── Data shown

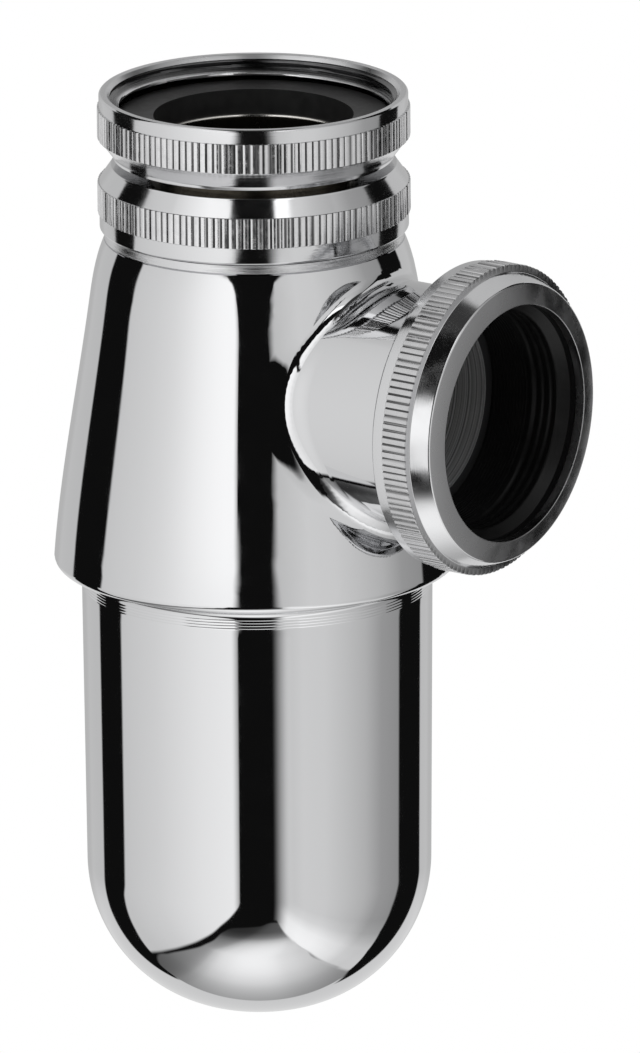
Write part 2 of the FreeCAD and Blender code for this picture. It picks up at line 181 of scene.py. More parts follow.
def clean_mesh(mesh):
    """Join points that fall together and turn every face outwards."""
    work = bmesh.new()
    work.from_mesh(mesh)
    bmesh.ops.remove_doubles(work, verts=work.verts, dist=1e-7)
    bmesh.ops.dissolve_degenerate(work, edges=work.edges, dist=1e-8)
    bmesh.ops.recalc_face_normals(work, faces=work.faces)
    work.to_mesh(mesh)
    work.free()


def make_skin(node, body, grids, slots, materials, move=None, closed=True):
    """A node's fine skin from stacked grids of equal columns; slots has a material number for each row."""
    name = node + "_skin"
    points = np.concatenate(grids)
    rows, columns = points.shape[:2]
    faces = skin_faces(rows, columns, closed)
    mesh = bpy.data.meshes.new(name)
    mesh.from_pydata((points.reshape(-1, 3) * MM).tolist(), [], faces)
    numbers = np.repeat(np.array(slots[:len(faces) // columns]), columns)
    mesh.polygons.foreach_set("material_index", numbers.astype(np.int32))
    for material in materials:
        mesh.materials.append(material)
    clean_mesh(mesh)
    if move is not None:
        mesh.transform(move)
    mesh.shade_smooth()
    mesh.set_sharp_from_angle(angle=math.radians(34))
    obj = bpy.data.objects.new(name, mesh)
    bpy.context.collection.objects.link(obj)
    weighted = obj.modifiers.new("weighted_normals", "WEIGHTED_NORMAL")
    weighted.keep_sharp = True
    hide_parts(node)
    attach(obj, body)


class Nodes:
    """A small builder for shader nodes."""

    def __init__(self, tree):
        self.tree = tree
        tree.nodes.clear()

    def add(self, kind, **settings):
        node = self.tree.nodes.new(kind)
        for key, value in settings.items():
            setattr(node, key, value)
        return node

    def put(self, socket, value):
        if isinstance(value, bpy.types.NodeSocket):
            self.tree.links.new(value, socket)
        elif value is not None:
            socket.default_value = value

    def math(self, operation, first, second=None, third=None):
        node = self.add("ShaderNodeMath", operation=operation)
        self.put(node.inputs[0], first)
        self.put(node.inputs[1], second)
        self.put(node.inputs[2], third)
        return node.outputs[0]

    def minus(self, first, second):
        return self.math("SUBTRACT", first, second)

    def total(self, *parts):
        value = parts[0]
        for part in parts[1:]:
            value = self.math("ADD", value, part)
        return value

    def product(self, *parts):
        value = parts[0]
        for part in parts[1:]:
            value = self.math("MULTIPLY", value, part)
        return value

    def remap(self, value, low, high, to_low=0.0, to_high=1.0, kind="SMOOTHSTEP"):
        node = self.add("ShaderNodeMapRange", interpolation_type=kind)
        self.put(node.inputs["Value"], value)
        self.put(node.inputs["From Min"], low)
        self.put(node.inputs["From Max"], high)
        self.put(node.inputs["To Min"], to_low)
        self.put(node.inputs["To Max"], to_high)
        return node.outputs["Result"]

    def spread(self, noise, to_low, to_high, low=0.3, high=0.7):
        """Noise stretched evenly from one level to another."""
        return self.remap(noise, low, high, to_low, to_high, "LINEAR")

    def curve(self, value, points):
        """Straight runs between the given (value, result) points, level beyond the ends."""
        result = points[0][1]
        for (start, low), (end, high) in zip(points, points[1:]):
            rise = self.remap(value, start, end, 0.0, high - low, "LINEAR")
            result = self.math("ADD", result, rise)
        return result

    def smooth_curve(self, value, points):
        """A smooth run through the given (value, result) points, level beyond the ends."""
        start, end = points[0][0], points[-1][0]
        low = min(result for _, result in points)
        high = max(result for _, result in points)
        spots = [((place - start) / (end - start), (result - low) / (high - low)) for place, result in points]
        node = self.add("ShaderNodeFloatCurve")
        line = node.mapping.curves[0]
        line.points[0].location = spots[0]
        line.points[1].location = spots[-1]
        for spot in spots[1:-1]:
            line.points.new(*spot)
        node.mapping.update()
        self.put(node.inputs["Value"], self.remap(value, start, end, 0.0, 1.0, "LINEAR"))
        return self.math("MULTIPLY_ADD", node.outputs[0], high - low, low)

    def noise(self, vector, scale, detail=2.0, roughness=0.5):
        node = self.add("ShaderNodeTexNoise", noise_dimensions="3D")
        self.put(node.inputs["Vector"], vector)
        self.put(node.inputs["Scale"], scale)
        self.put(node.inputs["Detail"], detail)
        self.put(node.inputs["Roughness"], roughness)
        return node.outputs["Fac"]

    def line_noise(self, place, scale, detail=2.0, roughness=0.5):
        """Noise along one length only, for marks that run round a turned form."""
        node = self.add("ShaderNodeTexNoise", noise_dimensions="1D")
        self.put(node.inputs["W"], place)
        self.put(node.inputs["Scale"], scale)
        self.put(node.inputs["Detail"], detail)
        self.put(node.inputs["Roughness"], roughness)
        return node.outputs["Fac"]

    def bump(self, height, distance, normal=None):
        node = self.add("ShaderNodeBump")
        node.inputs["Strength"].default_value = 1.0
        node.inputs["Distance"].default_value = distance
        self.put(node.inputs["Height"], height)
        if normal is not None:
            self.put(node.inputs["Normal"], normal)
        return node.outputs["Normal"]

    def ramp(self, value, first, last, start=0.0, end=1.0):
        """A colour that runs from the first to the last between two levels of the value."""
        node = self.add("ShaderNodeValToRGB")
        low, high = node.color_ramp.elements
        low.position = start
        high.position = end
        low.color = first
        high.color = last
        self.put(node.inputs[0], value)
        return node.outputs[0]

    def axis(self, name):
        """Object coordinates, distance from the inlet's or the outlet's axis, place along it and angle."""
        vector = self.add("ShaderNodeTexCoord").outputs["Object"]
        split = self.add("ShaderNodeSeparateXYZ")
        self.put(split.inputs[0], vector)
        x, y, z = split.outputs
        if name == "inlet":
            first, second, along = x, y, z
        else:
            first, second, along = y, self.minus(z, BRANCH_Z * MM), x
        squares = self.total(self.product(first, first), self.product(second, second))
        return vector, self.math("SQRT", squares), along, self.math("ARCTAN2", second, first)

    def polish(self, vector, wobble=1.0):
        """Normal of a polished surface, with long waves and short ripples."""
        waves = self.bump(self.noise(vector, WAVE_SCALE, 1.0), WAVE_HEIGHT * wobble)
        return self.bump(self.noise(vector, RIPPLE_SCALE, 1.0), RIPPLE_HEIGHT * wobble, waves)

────

Return nothing but the lines from the first line of the listing through the line with "work.free()", please, keeping every one of them unchanged.

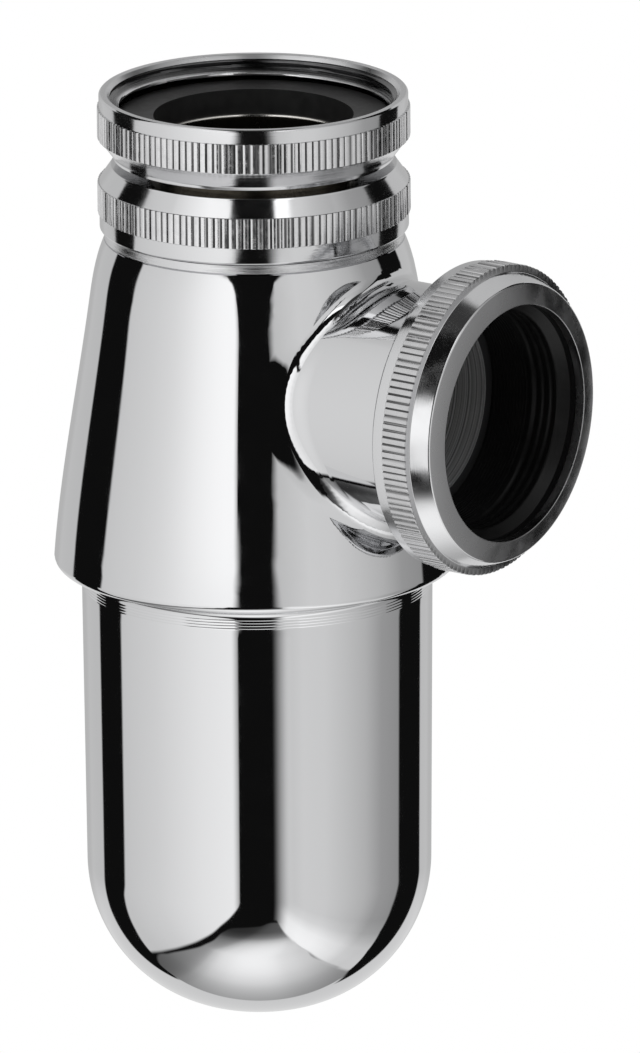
Write part 2 of the FreeCAD and Blender code for this picture. It picks up at line 181 of scene.py. More parts follow.
def clean_mesh(mesh):
    """Join points that fall together and turn every face outwards."""
    work = bmesh.new()
    work.from_mesh(mesh)
    bmesh.ops.remove_doubles(work, verts=work.verts, dist=1e-7)
    bmesh.ops.dissolve_degenerate(work, edges=work.edges, dist=1e-8)
    bmesh.ops.recalc_face_normals(work, faces=work.faces)
    work.to_mesh(mesh)
    work.free()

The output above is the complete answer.